How these U.S. cities are aligning energy markets with their clean energy goals
In two-thirds of the United States, electricity generation is bought and sold in markets managed by membership-based nonprofit agencies called Regional Transmission Operators (RTOs) or Independent System Operators (ISOs), which were not designed to support low-carbon energy or emerging renewable technologies. These organized wholesale electricity markets do provide several benefits, including increased competition, transparent energy pricing, efficient generation dispatch and balancing of renewable energy across wider geographies. RTOs and ISOs also develop rules that dictate how new technologies can participate in the markets they manage, design tariffs that drive investment, manage transmission expansion and often interact with state policies. Because these markets were designed initially for grids comprised predominantly of large fossil fuel generators, market operations and rules can have a profound impact on clean energy development.
And yet, the cities and communities responsible for consuming and setting clean energy targets historically have had little influence on their wholesale electricity markets’ policies and operations. That may change with the emerging PJM Cities and Communities Coalition (PJM CCC).
Electricity markets could hold back cities’ renewable energy plans
In late 2018, cities within the PJM Interconnection territory, such as Philadelphia, Cleveland and Chicago, began to question why city governments were largely absent from conversations that could have such a large impact on their regional energy systems. PJM interconnection used to cover Pennsylvania, New Jersey and Maryland, which is where it derived its name, but today is an RTO that covers many mid-Atlantic states and parts of the Midwest, including numerous cities and communities with ambitious climate action goals. Cincinnati, for example, is targeting 100 percent renewable energy for government use by 2035, while Washington, D.C., aims to use 100 percent renewable energy by 2050.

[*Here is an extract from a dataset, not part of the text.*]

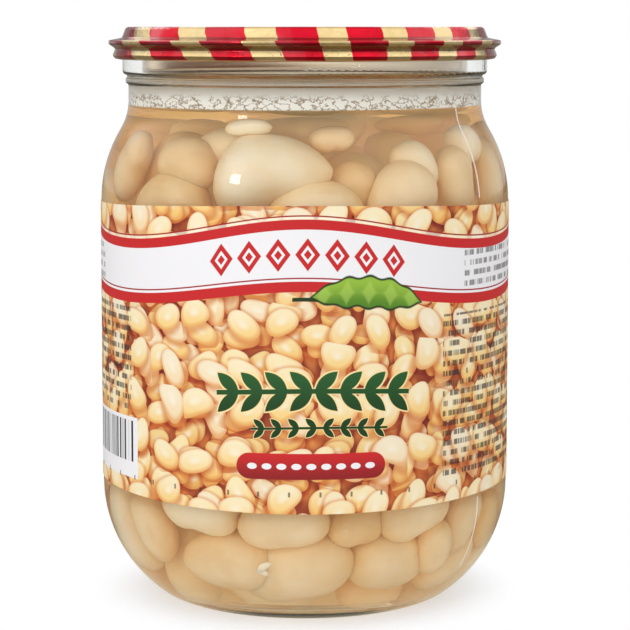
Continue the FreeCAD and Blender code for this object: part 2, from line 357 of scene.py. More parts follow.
PAPER_RADIUS = 44.16
PAPER_INSIDE = 44.10
WAVES = 3
BEAN_SPREAD = 0.52
PRINT_TONE = (0.96, 0.91, 0.76)
PRINT_RED = srgb(206, 12, 16)
DARK_RED = srgb(170, 24, 22)
PAPER_WHITE = srgb(243, 241, 242)

# pitch, shift along u, shift along v, brightness, colour of the undersides, colour of the tops
BEAN_LAYERS = (
    (7.6, 3.1, 7.9, 0.92, srgb(242, 182, 100), srgb(250, 216, 150)),
    (7.9, 11.7, 2.3, 0.96, srgb(246, 194, 112), srgb(252, 226, 168)),
    (8.3, 5.3, 17.1, 1.0, srgb(250, 206, 128), srgb(254, 236, 190)),
    (8.8, 23.9, 9.7, 1.0, srgb(252, 214, 140), srgb(255, 242, 208)),
    (9.3, 14.3, 21.9, 1.0, srgb(253, 220, 150), srgb(255, 245, 220)),
)

# the band: middle height, swing of its waves, swing of waves half as long
BANNER_TOP = (82.6, 2.75, 0.2)
BANNER_FOOT = (70.85, 2.15, 0.1)
# its stripes, as depths below the one edge and the other
TOP_LINE = (0.0, 0.30)
TOP_PALE = (0.30, 0.85)
TOP_STRIPE = (0.85, 2.85)
FOOT_LINE = (-0.05, 0.25)
FOOT_STRIPE = (0.75, 2.85)

LOZENGE_WAVE = (75.4, 2.3, 0.0)
LOZENGE_MIDDLE = 0.6
LOZENGE_PITCH = 5.9
LOZENGE_HALF = (2.5, 3.3)
LOZENGE_DOT = (0.8, 1.0)
LOZENGE_ROW = 20.6

# middle, half length, pitch of the leaves, half length and half width of a leaf
SPRIGS = (
    ((1.8, 49.6), 20.0, 5.0, (3.1, 1.25)),
    ((3.0, 42.6), 14.0, 3.5, (1.5, 0.62)),
)
SPRIG_HALO = srgb(252, 226, 160)
LEAF_TILT = 42
LEAF_LIFT = 0.62
STEM_RISE = 0.25
STEM_HALF = 0.16

POD_MIDDLE = (13.0, 69.4)
POD_TILT = -4
POD_HALF = (11.6, 2.9)
POD_SAG = 0.012
SEED_PITCH = 4.6

CAPSULE_MIDDLE = (1.3, 35.1)
CAPSULE_STRAIGHT = 12.6
CAPSULE_ROUND = 2.65
DOT_PITCH = 3.0
DOT_HALF = (1.0, 0.62)
DOT_ROW = 13.5

# broken rules: from u, to u, from v, to v, pitch of the lines, strength
RULES = (
    (30.5, 84.0, 30.8, 64.5, 2.05, 0.82),
    (36.8, 80.0, 69.6, 77.4, 2.1, 0.7),
    (-90.0, -42.0, 43.4, 65.0, 2.05, 0.85),
    (-90.0, -56.5, 69.4, 77.2, 2.1, 0.6),
)
BLOCK = ((-66.0, -39.8), (29.2, 42.0))
BARS = ((-65.0, -40.8), (32.6, 41.2))
TICKS = (28.9, 29.9)
TICK_PITCH = 6.3
TICK_HALF = 0.22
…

But the electricity that makes up the PJM market doesn’t reflect these ambitious goals. In 2019, only 3 percent of PJM electricity generation came from wind and solar. The rest of its generation was from coal (24 percent), nuclear (34 percent), natural gas (36 percent) and other sources (3 percent). PJM is already notorious for lagging behind in renewable development compared with other RTOs, and in 2019, over 80 percent of its new generation resources were natural gas plants. If these trends continue, the region could lock in emissions and make it difficult for cities to meet their clean energy goals.
The PJM Cities and Communities Coalition emerges
With the exception of municipal utilities, city involvement at the wholesale market level generally has been limited due to the high level of expertise needed to engage and limited capacity for staff to get involved. Realizing that organized, ongoing, multi-city collaboration could be key to overcoming these barriers, cities within the PJM territory began to explore how they could build a coalition to create a louder voice. Leveraging an innovation grant through the Urban Sustainability Directors Network, the cities began tracking issues in the PJM market and exploring opportunities to engage in wholesale market discussions.

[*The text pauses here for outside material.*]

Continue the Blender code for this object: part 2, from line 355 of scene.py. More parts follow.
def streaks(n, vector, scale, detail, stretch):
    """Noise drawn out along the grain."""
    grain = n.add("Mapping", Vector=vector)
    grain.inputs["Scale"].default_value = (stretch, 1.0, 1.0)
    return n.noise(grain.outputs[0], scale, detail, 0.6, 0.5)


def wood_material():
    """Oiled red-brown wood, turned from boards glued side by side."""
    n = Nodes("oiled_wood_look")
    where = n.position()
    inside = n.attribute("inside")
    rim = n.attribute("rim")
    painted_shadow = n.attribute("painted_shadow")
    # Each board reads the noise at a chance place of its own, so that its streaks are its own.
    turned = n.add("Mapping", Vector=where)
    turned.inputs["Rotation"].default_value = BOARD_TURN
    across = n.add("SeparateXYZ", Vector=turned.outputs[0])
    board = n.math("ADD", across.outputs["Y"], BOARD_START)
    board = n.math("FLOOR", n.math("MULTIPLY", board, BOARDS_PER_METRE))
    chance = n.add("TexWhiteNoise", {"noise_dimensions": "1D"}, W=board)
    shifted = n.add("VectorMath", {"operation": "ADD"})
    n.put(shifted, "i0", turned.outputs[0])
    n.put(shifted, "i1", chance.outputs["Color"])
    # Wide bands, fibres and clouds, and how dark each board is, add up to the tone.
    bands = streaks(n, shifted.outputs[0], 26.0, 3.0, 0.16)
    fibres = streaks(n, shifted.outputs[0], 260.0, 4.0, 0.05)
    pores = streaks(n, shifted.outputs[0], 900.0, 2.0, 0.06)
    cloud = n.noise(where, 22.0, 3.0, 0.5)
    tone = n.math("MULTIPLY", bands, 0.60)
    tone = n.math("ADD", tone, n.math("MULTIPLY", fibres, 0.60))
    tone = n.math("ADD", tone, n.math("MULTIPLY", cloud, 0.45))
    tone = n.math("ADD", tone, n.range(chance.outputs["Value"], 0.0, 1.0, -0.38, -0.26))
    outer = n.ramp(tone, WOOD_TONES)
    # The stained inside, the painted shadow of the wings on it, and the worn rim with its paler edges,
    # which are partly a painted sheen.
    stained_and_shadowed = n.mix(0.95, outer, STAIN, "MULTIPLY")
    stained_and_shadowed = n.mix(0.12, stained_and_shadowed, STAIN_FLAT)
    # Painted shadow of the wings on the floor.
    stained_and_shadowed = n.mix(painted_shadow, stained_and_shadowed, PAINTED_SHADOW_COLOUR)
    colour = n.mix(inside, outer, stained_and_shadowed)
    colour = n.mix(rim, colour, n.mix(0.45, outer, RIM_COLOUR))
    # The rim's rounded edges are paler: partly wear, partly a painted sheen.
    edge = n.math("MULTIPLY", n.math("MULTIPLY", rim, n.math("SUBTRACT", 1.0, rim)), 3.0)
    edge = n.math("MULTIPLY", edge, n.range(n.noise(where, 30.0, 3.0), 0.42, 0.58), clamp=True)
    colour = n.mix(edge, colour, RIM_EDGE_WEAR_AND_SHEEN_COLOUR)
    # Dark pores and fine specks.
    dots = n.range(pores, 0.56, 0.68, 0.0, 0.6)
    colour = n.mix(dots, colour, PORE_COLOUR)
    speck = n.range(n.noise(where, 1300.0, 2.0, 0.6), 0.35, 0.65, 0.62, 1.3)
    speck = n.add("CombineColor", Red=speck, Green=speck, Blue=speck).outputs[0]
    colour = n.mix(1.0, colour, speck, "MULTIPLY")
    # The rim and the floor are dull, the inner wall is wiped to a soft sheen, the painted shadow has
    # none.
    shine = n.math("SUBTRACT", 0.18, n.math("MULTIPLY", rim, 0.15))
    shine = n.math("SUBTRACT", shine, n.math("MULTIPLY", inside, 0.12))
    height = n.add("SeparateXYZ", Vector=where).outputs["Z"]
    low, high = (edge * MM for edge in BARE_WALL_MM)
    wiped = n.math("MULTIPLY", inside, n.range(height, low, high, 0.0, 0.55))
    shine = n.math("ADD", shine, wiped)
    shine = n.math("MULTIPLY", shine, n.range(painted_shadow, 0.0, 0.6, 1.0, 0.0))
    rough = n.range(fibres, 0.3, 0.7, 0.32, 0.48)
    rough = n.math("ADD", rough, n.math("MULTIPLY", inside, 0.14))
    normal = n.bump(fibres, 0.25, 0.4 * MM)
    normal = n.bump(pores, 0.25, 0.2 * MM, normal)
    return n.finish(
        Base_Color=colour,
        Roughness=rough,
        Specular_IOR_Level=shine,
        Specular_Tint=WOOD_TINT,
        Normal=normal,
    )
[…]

Then the cities got to work. After developing a coalition governance structure and a format for providing member education in 2019, the PJM Cities and Communities Coalition (PJM CCC) is a growing, chartered coalition with eight official city members, four cities in the charter adoption process and many others expressing interest in participating. These cities are dedicated to removing and preventing barriers to decarbonization in the PJM territory. In its first year, the coalition used its collective voice to urge the PJM Board of Directors to prioritize a new CEO who could move the market toward a clean energy future, joining a chorus of other stakeholders that included environmental advocates and state attorneys general. The coalition also invited external subject matter experts to educate members on the proposed expansion of the Minimum Offer Price Rule (MOPR) and the impact it could have on cities’ planned renewable energy purchases. As both large electricity users and public entities, the cities continue to track this proposed rule, which raises the bidding price for new renewable resources in PJM’s capacity market and is estimated to potentially cost consumers $1 billion to $2.6 billion annually while reducing renewable energy development.